### [What you need to do]
Quote verbatim everything from the line containing "for name, side" down to the line containing "zip(*points))), Vector(map(max, zip(*points)))", with both of those lines included and no others.

### [Given material]
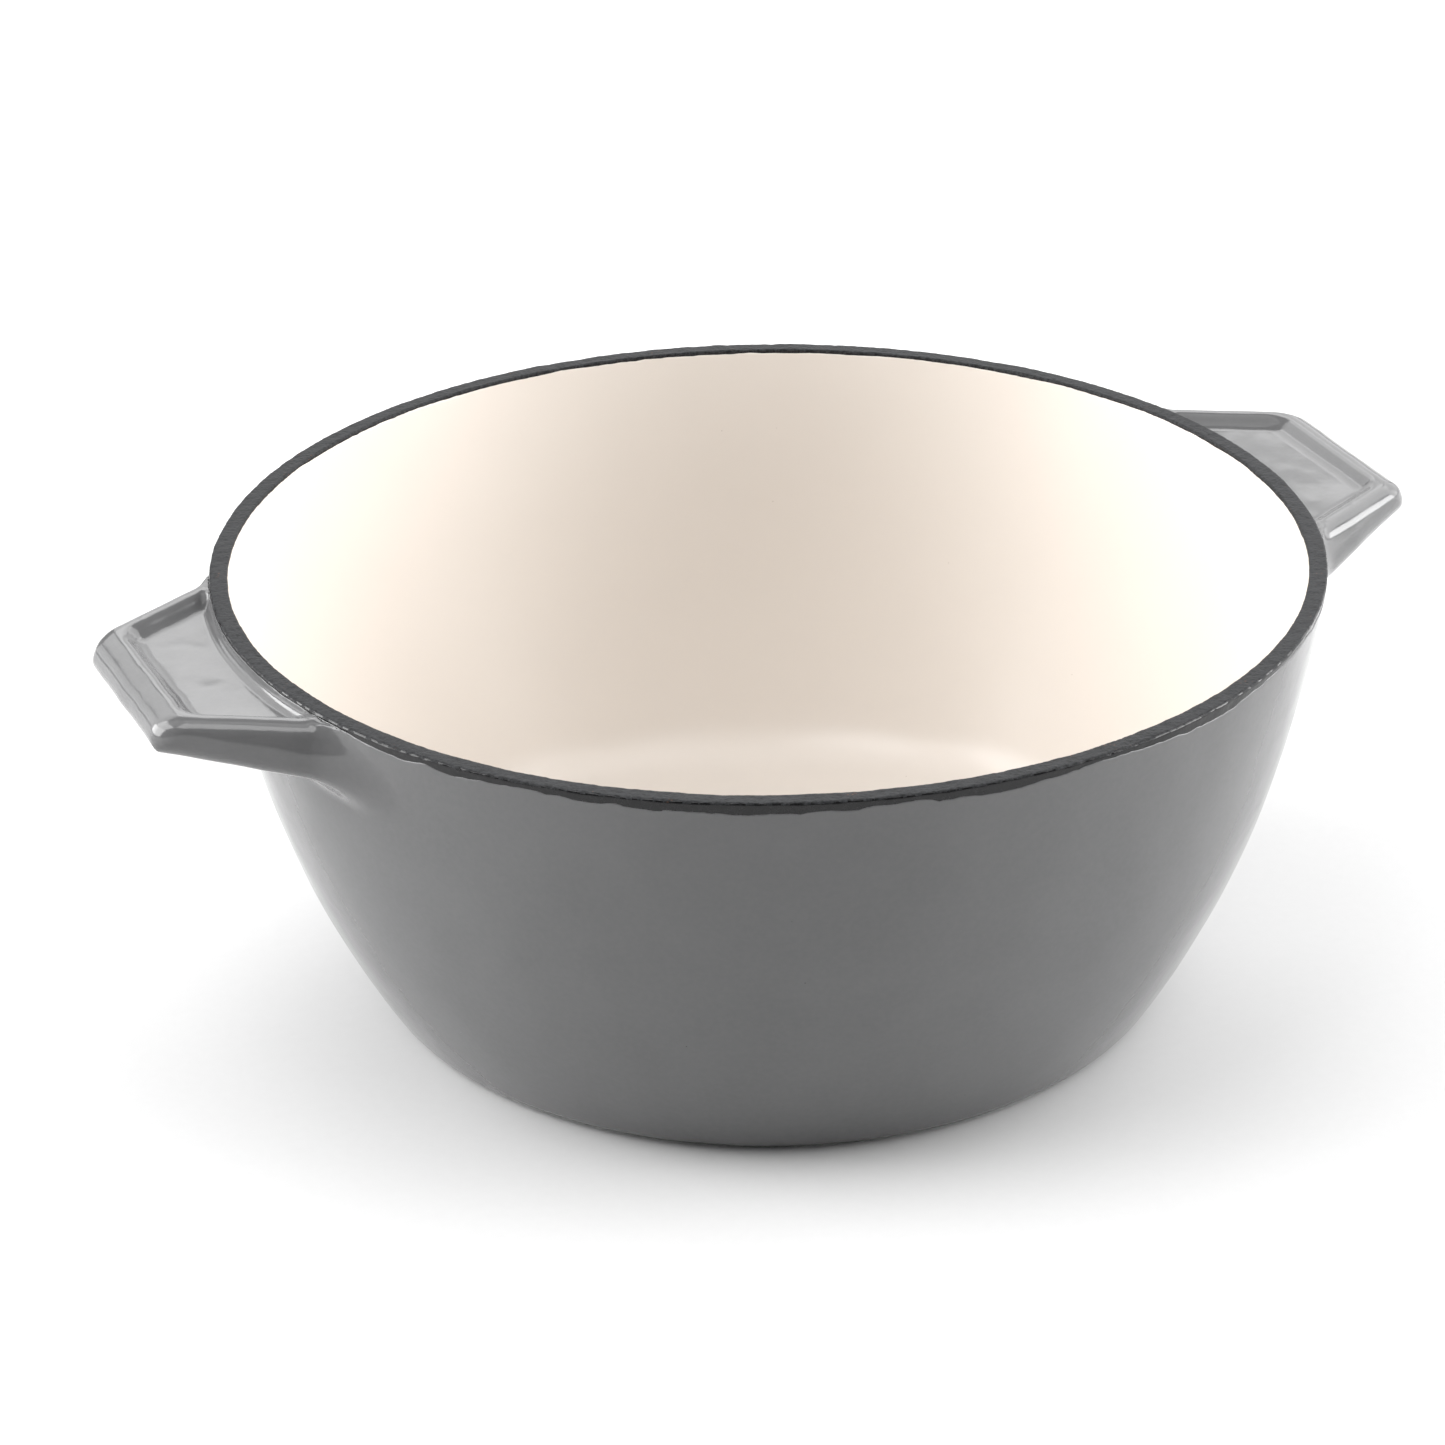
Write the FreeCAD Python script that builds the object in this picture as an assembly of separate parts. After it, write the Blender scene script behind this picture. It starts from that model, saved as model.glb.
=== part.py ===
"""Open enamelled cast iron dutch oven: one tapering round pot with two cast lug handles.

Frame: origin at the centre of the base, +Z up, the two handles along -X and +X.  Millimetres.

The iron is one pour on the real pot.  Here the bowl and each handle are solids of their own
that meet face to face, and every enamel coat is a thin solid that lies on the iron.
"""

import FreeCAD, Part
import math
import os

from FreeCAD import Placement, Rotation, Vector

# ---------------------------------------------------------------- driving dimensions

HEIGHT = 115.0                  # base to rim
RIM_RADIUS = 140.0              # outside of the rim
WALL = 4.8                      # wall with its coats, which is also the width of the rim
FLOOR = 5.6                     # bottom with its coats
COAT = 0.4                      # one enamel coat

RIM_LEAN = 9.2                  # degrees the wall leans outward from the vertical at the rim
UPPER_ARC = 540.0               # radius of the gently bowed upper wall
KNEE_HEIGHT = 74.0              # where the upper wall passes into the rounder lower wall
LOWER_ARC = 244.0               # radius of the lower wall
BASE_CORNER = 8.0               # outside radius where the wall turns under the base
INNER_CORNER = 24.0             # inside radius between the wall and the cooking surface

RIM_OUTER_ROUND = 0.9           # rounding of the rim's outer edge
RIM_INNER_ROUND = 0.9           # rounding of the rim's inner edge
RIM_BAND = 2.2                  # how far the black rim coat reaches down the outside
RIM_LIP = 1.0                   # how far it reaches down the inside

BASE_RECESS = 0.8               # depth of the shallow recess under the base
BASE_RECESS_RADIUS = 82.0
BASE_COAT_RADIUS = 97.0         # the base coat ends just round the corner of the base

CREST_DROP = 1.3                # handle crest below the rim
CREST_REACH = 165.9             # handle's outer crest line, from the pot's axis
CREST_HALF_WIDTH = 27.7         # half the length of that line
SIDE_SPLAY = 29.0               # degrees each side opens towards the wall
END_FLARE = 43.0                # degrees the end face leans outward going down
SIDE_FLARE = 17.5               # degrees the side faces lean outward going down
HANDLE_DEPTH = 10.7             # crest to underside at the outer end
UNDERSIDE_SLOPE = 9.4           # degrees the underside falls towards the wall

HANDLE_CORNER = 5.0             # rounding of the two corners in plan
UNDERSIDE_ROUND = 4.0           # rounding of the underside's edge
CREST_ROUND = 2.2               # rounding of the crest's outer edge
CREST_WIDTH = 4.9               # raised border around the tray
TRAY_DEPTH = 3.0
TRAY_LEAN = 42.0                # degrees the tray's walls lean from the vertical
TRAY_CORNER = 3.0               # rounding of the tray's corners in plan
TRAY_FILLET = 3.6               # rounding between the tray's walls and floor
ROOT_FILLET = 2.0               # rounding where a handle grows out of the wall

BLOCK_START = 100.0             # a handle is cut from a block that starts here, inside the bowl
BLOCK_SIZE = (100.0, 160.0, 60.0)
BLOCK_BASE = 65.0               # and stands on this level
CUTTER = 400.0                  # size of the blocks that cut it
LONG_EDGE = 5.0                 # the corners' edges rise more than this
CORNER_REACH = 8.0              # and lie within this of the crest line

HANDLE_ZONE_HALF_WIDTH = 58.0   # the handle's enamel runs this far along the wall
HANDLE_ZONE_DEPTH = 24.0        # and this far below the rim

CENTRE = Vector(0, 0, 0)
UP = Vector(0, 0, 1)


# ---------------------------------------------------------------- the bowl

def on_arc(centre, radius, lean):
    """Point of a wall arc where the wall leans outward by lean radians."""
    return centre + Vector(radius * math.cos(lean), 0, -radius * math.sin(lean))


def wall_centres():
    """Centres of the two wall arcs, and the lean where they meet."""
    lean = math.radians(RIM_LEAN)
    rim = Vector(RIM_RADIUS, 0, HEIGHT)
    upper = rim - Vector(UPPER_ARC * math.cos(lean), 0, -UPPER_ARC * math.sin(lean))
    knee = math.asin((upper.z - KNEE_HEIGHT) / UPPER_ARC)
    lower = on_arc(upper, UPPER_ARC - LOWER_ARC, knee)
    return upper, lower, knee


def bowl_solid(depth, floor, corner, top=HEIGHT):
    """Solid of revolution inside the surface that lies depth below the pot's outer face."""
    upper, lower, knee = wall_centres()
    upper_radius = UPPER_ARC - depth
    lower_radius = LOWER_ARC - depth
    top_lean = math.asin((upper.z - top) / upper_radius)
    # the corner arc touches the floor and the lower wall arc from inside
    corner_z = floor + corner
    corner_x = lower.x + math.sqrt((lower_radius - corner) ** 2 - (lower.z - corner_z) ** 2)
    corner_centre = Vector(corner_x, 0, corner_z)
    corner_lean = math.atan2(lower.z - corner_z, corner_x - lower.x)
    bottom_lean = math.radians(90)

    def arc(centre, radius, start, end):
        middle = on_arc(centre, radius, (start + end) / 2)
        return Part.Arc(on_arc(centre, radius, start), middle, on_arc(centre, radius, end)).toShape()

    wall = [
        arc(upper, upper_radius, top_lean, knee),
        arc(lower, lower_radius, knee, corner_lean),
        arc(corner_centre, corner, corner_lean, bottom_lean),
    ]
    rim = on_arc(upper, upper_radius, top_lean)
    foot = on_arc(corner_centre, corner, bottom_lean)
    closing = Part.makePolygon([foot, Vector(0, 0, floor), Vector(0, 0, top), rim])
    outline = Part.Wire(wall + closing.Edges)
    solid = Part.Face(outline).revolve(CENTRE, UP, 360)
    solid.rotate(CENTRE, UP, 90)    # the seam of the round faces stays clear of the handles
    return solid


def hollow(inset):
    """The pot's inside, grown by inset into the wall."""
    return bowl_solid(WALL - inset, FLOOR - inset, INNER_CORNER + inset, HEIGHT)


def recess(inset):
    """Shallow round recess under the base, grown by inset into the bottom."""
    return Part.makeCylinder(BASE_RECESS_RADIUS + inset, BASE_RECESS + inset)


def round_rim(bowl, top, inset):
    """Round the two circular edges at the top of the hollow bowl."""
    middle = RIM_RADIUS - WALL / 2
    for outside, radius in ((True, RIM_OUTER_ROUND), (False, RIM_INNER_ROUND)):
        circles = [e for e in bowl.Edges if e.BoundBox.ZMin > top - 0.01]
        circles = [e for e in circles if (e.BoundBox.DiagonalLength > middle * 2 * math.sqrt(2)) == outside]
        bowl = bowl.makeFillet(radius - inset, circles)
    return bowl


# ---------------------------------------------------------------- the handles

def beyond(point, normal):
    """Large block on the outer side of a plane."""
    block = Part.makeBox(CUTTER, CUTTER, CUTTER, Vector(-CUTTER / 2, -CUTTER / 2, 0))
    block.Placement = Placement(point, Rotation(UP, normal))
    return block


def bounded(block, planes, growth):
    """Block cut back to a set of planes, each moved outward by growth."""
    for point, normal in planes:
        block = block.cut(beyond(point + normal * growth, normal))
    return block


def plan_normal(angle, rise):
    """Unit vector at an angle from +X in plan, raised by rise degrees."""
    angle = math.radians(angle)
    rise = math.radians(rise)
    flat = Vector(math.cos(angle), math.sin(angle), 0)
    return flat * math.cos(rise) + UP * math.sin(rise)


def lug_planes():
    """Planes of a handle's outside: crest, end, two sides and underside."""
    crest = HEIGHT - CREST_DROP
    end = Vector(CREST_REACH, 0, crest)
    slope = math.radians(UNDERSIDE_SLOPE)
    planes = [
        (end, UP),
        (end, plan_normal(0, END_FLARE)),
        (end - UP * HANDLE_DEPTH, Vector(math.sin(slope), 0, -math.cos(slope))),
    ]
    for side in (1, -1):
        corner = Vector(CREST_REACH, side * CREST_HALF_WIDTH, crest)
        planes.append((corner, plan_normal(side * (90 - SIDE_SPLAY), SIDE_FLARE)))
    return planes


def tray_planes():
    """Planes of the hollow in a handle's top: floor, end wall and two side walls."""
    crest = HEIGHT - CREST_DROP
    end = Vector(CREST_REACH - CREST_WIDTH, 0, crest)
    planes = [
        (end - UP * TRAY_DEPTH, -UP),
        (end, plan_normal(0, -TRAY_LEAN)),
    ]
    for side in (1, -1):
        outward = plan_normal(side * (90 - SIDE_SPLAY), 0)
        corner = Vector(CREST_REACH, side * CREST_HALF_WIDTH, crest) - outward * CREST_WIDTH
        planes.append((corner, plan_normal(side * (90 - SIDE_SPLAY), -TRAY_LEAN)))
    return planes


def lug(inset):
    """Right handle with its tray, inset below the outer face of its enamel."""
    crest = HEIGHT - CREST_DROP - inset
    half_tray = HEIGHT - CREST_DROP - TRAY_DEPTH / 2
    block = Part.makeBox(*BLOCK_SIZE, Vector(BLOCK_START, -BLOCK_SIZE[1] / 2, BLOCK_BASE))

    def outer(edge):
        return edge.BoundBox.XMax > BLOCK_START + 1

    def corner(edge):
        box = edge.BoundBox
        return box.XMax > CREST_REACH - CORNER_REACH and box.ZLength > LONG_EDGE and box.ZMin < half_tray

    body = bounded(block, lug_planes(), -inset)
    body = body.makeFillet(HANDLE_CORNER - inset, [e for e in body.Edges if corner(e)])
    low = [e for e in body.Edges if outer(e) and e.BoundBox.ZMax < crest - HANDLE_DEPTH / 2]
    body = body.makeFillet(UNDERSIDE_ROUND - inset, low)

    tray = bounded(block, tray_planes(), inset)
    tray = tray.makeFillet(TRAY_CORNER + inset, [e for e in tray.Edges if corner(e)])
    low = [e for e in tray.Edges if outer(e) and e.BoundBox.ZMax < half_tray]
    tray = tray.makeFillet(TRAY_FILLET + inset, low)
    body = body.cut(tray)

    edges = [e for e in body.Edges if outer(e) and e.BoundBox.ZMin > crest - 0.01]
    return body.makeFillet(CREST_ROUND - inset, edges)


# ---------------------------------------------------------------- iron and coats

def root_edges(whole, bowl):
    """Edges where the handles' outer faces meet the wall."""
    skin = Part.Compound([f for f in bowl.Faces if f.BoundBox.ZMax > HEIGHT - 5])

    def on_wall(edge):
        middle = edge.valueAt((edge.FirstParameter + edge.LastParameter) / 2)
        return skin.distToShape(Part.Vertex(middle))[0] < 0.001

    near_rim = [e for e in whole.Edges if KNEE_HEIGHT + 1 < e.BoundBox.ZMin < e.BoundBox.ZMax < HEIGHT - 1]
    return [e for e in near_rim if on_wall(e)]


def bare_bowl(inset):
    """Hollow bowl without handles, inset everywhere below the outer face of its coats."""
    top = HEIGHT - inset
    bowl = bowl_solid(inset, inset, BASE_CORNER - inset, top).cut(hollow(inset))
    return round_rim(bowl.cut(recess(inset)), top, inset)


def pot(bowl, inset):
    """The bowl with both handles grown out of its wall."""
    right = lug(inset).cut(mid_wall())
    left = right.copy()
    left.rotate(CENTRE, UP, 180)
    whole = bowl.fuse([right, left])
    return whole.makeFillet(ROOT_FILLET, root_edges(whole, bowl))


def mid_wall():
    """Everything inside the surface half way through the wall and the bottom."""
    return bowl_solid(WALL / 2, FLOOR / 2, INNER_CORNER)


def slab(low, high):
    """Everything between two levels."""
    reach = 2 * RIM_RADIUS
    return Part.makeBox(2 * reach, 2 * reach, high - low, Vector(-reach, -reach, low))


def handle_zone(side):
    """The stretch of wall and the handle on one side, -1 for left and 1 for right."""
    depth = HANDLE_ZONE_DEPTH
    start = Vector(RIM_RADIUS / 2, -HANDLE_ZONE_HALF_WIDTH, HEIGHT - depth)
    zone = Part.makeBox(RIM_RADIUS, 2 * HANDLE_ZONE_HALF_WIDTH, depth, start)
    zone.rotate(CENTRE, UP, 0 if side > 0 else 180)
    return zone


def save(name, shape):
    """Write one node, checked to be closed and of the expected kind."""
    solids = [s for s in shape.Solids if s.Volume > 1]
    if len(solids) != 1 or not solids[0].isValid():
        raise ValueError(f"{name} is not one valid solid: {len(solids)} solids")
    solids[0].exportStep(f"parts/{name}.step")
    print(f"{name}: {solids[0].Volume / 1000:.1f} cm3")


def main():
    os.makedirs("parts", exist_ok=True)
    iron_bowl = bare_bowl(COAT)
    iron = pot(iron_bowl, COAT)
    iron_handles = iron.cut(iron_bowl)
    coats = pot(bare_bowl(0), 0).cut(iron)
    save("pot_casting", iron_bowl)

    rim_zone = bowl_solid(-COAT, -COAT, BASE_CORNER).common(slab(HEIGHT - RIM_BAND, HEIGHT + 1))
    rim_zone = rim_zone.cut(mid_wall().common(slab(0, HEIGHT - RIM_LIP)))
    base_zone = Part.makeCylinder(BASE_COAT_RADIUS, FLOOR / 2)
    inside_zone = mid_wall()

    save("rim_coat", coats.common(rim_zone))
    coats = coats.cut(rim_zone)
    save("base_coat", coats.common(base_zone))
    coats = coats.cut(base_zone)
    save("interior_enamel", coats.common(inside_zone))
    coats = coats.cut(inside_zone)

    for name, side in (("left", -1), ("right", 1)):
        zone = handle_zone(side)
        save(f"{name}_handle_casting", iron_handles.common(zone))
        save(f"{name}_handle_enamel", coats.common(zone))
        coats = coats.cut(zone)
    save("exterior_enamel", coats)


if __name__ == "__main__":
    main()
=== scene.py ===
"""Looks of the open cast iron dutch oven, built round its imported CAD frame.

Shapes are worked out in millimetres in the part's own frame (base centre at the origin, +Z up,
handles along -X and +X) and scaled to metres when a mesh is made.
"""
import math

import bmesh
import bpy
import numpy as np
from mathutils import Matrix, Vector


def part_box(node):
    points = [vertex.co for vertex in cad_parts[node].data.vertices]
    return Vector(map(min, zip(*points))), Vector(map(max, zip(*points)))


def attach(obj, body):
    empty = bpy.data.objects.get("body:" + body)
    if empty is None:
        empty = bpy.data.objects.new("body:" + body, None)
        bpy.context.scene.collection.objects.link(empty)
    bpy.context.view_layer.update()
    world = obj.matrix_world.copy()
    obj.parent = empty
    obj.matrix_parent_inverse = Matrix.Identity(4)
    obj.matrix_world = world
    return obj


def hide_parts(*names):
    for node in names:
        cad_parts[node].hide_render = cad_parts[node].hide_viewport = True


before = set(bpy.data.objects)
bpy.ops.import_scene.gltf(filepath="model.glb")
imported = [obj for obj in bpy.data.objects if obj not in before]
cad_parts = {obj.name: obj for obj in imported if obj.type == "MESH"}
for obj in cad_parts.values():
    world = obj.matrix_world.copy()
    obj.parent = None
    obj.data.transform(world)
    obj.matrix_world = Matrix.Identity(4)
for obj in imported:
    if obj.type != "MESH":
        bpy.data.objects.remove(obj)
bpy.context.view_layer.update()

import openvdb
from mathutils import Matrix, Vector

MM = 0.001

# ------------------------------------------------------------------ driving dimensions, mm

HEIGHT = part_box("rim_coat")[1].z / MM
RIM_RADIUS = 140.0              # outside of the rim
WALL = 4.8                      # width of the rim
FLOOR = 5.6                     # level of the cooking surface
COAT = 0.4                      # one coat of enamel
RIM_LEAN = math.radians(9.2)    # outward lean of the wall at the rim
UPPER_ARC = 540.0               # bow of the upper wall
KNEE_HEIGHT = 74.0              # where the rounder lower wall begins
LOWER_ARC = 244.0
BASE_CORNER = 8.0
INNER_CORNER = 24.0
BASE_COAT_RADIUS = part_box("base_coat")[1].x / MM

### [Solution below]
    for name, side in (("left", -1), ("right", 1)):
        zone = handle_zone(side)
        save(f"{name}_handle_casting", iron_handles.common(zone))
        save(f"{name}_handle_enamel", coats.common(zone))
        coats = coats.cut(zone)
    save("exterior_enamel", coats)


if __name__ == "__main__":
    main()
=== scene.py ===
"""Looks of the open cast iron dutch oven, built round its imported CAD frame.

Shapes are worked out in millimetres in the part's own frame (base centre at the origin, +Z up,
handles along -X and +X) and scaled to metres when a mesh is made.
"""
import math

import bmesh
import bpy
import numpy as np
from mathutils import Matrix, Vector


def part_box(node):
    points = [vertex.co for vertex in cad_parts[node].data.vertices]
    return Vector(map(min, zip(*points))), Vector(map(max, zip(*points)))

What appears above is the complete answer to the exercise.